> Set problem
Exactly and only the lines from the one containing "for (const name" through the one containing "cad_parts[node].hide_render = cad_parts[node].hide_viewport" are to be repeated, both ends included.

———

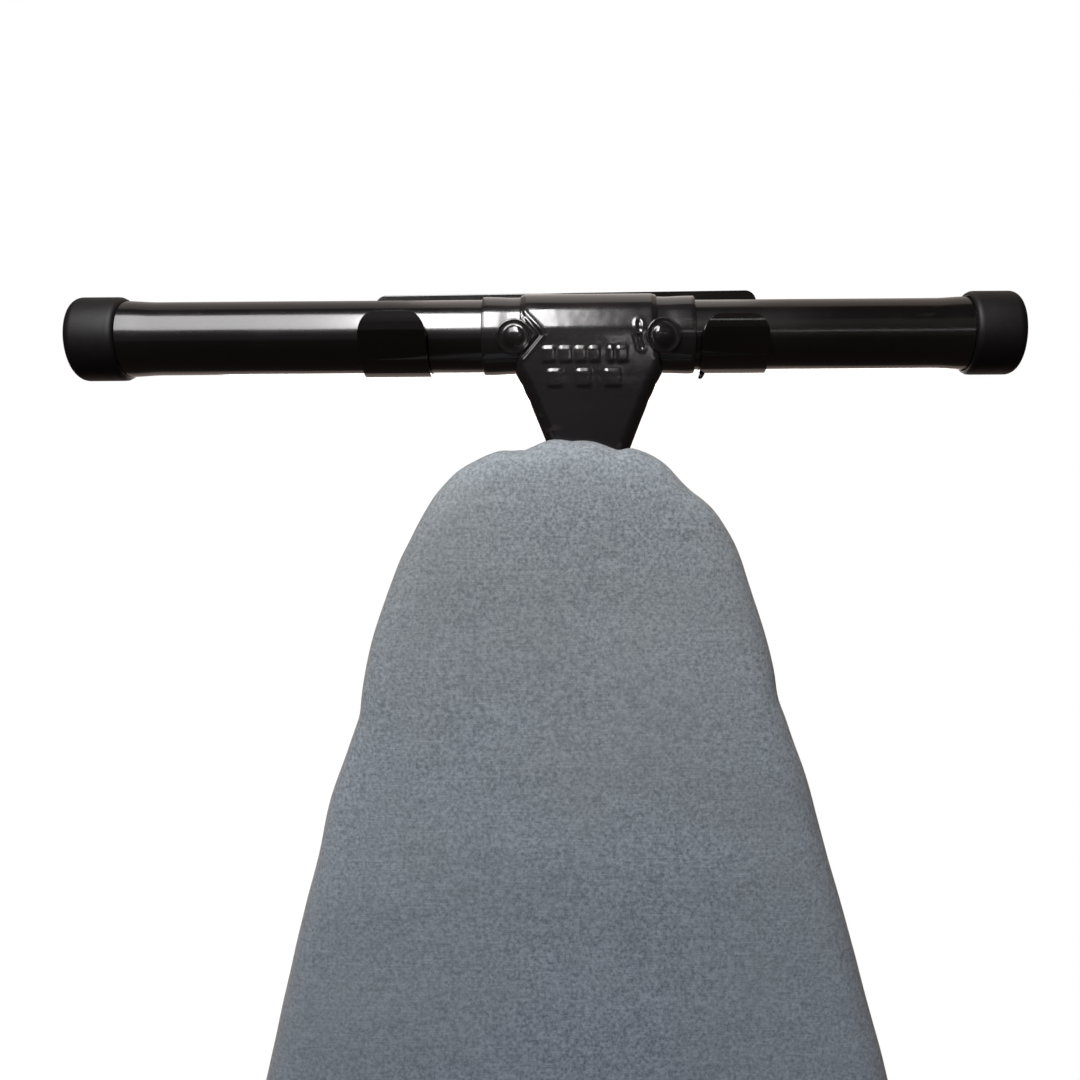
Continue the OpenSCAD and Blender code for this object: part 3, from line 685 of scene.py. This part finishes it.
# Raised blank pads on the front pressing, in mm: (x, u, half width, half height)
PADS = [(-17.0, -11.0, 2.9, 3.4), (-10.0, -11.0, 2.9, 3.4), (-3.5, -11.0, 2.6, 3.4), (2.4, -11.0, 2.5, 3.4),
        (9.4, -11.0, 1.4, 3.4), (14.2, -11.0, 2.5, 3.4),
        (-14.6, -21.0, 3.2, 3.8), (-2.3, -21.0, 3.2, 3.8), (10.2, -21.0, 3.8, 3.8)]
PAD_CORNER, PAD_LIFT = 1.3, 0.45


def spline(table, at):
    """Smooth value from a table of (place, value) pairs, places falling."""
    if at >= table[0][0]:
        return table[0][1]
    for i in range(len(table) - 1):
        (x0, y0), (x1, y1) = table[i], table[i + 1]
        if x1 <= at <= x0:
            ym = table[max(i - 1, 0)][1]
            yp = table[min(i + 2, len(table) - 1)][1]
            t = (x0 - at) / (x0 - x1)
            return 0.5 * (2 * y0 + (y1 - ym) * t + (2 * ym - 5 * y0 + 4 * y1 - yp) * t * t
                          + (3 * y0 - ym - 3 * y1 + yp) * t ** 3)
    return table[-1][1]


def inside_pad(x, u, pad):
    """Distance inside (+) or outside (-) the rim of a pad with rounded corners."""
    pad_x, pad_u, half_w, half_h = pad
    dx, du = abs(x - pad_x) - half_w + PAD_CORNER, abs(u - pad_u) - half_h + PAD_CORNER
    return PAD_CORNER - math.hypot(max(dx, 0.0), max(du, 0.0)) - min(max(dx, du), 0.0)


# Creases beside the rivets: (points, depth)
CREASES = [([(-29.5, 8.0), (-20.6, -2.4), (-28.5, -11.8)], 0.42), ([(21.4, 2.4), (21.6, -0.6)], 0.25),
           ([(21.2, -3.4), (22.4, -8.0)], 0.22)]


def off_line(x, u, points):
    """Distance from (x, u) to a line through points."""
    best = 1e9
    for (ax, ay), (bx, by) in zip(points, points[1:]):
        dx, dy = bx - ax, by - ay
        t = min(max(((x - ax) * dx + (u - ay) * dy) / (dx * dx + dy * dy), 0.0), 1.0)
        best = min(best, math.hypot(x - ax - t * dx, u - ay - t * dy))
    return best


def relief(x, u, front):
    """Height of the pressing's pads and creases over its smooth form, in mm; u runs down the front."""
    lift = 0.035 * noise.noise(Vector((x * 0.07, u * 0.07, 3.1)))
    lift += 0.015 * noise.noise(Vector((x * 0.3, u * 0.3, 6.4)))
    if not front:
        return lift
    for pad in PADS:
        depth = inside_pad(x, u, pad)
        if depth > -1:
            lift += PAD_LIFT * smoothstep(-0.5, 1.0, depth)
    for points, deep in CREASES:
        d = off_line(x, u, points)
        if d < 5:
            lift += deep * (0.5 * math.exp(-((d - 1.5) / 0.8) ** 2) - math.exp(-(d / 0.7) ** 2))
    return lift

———

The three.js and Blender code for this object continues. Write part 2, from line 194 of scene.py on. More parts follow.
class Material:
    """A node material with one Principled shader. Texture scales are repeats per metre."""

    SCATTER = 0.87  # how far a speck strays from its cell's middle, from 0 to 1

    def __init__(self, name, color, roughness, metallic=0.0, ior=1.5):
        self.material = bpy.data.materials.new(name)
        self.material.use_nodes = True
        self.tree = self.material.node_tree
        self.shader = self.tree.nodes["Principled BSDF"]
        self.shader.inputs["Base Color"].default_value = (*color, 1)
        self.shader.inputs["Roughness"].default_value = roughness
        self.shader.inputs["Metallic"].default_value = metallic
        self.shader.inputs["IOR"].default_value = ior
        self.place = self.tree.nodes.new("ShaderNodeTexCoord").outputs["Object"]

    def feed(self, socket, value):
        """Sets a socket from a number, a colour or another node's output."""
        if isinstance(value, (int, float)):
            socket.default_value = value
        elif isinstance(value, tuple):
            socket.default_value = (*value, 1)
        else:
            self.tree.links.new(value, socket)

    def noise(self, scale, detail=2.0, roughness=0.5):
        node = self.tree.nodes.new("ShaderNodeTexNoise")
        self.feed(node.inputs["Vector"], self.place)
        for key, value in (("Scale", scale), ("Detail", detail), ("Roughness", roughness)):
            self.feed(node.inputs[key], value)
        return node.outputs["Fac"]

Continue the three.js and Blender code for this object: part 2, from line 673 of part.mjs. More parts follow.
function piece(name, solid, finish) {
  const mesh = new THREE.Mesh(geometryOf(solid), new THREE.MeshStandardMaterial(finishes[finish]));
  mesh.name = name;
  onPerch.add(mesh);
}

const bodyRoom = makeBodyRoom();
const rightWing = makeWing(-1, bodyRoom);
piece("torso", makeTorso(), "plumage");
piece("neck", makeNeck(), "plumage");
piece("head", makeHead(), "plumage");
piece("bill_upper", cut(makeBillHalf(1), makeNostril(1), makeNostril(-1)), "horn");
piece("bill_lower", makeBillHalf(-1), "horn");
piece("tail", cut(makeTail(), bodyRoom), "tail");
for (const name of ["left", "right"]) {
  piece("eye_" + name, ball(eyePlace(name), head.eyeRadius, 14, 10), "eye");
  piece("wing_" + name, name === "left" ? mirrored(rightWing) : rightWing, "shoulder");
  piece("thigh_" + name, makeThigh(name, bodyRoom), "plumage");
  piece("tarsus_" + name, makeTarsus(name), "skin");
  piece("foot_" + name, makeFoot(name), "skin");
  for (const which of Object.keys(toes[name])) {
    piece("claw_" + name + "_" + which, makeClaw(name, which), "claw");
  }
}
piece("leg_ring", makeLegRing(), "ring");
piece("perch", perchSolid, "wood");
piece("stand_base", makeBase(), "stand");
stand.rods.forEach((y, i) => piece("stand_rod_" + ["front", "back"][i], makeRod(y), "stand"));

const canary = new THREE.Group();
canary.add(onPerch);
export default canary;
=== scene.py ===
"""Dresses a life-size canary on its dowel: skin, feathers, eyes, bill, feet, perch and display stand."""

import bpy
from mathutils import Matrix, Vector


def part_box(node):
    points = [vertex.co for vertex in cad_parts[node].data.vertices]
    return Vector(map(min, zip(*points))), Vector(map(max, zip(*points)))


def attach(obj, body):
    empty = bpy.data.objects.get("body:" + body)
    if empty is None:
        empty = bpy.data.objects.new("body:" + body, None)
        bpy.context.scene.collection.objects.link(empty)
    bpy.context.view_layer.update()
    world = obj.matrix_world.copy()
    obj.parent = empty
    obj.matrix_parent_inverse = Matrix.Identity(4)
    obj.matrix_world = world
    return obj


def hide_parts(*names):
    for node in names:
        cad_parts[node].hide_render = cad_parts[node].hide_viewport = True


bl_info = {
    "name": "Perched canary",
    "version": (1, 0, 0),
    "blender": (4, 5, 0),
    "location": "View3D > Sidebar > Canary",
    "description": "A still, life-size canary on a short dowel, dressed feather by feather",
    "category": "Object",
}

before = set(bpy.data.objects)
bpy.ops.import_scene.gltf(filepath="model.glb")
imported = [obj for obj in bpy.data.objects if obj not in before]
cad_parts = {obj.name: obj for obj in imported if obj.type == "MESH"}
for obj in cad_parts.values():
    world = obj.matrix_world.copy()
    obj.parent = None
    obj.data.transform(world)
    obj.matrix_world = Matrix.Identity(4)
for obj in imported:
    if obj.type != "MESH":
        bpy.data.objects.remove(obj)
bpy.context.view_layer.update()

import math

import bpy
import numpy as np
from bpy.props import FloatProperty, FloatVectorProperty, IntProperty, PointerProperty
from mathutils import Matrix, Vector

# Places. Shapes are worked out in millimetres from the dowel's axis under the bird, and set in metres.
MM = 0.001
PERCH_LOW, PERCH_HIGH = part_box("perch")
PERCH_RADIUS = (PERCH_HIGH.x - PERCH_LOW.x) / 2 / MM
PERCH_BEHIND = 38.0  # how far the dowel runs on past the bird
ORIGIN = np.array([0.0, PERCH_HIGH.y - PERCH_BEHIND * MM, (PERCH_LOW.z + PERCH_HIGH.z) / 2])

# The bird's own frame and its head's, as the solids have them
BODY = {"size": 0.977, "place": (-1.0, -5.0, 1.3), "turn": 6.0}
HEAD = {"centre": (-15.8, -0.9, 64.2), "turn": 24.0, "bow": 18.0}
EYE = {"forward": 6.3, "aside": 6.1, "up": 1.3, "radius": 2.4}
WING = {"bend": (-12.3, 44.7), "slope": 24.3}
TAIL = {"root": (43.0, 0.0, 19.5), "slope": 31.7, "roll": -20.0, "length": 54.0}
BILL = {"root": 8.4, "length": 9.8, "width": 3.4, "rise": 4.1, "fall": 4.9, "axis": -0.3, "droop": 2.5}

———

> Full response
for (const name of ["left", "right"]) {
  piece("eye_" + name, ball(eyePlace(name), head.eyeRadius, 14, 10), "eye");
  piece("wing_" + name, name === "left" ? mirrored(rightWing) : rightWing, "shoulder");
  piece("thigh_" + name, makeThigh(name, bodyRoom), "plumage");
  piece("tarsus_" + name, makeTarsus(name), "skin");
  piece("foot_" + name, makeFoot(name), "skin");
  for (const which of Object.keys(toes[name])) {
    piece("claw_" + name + "_" + which, makeClaw(name, which), "claw");
  }
}
piece("leg_ring", makeLegRing(), "ring");
piece("perch", perchSolid, "wood");
piece("stand_base", makeBase(), "stand");
stand.rods.forEach((y, i) => piece("stand_rod_" + ["front", "back"][i], makeRod(y), "stand"));

const canary = new THREE.Group();
canary.add(onPerch);
export default canary;
=== scene.py ===
"""Dresses a life-size canary on its dowel: skin, feathers, eyes, bill, feet, perch and display stand."""

import bpy
from mathutils import Matrix, Vector


def part_box(node):
    points = [vertex.co for vertex in cad_parts[node].data.vertices]
    return Vector(map(min, zip(*points))), Vector(map(max, zip(*points)))


def attach(obj, body):
    empty = bpy.data.objects.get("body:" + body)
    if empty is None:
        empty = bpy.data.objects.new("body:" + body, None)
        bpy.context.scene.collection.objects.link(empty)
    bpy.context.view_layer.update()
    world = obj.matrix_world.copy()
    obj.parent = empty
    obj.matrix_parent_inverse = Matrix.Identity(4)
    obj.matrix_world = world
    return obj


def hide_parts(*names):
    for node in names:
        cad_parts[node].hide_render = cad_parts[node].hide_viewport = True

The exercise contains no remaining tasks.